Recorded data:
---+---

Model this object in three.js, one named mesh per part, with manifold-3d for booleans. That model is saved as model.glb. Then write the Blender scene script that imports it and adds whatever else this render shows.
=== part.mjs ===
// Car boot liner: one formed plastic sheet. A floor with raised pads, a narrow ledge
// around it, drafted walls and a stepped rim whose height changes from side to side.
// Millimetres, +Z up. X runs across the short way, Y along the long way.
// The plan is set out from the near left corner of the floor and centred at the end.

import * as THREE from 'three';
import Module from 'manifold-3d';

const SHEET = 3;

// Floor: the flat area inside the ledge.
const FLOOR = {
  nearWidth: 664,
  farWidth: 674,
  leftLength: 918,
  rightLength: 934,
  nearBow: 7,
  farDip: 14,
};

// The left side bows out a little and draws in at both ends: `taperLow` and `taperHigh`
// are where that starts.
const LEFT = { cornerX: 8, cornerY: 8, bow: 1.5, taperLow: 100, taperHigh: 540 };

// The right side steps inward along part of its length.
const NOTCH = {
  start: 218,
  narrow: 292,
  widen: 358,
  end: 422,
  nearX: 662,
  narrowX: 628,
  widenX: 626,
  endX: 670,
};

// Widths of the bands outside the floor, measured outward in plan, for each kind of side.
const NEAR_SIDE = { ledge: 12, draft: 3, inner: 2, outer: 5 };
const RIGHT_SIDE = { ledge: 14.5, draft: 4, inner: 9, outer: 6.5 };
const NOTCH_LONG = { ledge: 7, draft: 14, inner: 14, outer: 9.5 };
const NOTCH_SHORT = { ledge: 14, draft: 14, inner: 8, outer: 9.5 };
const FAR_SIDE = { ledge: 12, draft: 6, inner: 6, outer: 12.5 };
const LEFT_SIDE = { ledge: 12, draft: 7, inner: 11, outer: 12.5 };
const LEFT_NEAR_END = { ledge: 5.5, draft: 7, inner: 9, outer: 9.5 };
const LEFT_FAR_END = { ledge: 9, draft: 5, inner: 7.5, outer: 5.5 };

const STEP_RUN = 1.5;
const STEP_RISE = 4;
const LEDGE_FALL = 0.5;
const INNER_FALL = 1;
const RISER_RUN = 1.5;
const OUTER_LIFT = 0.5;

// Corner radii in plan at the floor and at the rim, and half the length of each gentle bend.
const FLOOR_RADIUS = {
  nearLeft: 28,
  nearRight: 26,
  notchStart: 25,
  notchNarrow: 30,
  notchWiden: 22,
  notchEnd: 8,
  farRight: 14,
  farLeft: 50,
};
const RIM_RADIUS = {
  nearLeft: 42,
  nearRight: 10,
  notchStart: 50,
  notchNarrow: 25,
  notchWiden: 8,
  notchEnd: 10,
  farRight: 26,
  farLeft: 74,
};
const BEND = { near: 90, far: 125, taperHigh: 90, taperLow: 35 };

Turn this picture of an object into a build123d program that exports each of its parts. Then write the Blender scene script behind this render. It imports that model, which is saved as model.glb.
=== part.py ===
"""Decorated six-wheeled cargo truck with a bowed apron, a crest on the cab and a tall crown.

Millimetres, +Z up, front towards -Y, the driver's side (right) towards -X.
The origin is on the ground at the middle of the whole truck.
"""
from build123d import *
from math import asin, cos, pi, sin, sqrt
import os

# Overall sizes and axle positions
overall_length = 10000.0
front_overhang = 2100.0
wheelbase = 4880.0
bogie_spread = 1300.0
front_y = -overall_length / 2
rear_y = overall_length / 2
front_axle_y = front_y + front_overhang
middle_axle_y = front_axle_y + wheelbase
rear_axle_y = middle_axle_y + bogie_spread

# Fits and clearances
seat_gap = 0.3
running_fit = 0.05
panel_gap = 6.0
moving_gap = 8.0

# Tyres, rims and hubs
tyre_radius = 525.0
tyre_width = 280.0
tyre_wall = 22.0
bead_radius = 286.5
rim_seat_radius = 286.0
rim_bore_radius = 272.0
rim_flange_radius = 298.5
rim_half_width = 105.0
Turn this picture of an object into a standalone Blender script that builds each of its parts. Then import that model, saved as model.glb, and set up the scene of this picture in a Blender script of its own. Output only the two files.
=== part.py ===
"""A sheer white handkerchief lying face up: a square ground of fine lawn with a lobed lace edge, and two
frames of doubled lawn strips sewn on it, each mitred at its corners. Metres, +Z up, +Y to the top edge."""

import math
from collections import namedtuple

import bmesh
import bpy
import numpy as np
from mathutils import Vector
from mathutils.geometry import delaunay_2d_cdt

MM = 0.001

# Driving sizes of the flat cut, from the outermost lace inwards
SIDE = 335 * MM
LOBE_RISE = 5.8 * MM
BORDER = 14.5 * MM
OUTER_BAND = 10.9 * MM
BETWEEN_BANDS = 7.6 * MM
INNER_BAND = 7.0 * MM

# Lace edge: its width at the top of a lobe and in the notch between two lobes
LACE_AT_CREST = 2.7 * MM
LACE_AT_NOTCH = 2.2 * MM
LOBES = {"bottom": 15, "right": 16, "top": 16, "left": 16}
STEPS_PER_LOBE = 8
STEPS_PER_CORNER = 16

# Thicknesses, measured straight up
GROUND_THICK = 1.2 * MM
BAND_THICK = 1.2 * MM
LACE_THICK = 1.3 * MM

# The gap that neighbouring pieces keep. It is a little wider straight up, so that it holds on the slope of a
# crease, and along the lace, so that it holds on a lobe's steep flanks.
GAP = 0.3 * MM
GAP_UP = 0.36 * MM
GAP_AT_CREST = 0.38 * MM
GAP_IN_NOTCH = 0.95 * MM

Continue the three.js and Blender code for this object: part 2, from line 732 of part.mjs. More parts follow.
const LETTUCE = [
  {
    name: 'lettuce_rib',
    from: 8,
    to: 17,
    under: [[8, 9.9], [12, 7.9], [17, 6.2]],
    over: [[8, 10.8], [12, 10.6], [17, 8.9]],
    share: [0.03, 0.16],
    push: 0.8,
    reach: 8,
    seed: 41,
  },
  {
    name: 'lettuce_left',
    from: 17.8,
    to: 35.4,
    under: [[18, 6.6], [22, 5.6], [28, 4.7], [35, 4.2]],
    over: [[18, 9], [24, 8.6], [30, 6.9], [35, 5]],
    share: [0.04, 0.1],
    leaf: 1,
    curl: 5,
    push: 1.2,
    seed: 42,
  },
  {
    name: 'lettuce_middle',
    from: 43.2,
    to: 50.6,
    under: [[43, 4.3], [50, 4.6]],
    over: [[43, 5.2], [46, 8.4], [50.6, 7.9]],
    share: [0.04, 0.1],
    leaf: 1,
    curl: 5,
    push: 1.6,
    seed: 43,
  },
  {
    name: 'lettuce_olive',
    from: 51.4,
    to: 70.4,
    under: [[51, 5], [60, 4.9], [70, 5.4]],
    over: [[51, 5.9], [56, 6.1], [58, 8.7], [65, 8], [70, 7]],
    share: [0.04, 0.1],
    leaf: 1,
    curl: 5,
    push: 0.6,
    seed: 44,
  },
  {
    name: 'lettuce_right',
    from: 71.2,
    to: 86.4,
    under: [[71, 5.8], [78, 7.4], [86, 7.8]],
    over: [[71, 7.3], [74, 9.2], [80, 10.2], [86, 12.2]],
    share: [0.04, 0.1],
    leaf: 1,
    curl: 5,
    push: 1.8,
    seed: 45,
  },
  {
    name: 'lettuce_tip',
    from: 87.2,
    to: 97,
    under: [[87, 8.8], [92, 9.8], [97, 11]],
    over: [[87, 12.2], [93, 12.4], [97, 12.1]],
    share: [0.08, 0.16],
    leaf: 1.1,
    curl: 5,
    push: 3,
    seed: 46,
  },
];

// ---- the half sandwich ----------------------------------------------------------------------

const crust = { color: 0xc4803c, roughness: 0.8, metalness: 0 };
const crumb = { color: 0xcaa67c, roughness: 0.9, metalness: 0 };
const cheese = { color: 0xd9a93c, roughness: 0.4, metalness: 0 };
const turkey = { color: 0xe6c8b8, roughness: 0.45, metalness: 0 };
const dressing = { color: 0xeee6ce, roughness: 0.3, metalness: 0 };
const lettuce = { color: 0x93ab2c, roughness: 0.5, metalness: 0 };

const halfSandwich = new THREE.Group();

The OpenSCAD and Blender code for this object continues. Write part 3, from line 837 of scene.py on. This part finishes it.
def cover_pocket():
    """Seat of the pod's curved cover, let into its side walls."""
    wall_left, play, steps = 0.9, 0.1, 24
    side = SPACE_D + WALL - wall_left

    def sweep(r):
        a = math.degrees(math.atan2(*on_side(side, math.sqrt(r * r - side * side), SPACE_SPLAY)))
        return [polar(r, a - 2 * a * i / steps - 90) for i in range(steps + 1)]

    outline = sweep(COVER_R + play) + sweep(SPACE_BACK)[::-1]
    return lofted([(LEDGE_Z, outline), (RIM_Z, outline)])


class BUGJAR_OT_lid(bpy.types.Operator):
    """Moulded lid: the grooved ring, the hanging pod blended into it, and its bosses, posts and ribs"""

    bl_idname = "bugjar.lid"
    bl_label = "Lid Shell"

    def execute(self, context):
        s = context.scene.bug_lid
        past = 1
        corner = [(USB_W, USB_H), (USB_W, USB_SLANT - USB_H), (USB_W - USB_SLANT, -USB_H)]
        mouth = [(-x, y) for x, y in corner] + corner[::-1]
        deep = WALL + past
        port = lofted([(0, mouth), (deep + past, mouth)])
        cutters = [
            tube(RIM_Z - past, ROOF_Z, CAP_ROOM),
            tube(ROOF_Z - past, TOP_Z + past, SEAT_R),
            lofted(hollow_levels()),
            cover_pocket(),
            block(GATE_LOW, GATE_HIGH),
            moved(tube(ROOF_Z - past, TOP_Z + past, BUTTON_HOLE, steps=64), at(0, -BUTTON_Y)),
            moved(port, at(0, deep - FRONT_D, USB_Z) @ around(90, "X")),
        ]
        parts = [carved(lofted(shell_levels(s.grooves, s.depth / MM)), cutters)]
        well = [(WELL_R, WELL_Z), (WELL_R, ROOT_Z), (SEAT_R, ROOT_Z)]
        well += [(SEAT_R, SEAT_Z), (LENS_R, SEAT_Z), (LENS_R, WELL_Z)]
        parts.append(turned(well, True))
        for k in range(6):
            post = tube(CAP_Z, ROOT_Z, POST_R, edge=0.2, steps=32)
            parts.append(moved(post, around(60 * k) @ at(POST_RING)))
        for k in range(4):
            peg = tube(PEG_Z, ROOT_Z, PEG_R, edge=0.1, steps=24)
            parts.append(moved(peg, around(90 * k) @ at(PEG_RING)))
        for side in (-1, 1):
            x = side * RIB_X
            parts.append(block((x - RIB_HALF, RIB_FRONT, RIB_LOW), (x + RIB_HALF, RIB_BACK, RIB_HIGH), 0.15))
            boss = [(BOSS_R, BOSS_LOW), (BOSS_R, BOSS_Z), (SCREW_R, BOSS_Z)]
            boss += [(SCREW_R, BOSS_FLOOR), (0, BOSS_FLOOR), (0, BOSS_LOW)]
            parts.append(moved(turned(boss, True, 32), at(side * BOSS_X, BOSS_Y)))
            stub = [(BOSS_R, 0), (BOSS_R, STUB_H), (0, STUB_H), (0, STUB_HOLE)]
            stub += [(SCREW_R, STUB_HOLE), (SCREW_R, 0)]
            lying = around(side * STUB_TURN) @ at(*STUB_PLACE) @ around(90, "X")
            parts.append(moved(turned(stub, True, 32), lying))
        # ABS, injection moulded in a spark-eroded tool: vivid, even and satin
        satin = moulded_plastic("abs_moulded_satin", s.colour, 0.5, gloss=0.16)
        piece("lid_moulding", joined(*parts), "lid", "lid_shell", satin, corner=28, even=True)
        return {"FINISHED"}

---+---

**What you have to do**
Search the data for the word "into" and copy each line where it appears.

**Correct response**
Turn this picture of an object into a build123d program that exports each of its parts. Then write the Blender scene script behind this render. It imports that model, which is saved as model.glb.
Turn this picture of an object into a standalone Blender script that builds each of its parts. Then import that model, saved as model.glb, and set up the scene of this picture in a Blender script of its own. Output only the two files.
    """Seat of the pod's curved cover, let into its side walls."""
    """Moulded lid: the grooved ring, the hanging pod blended into it, and its bosses, posts and ribs"""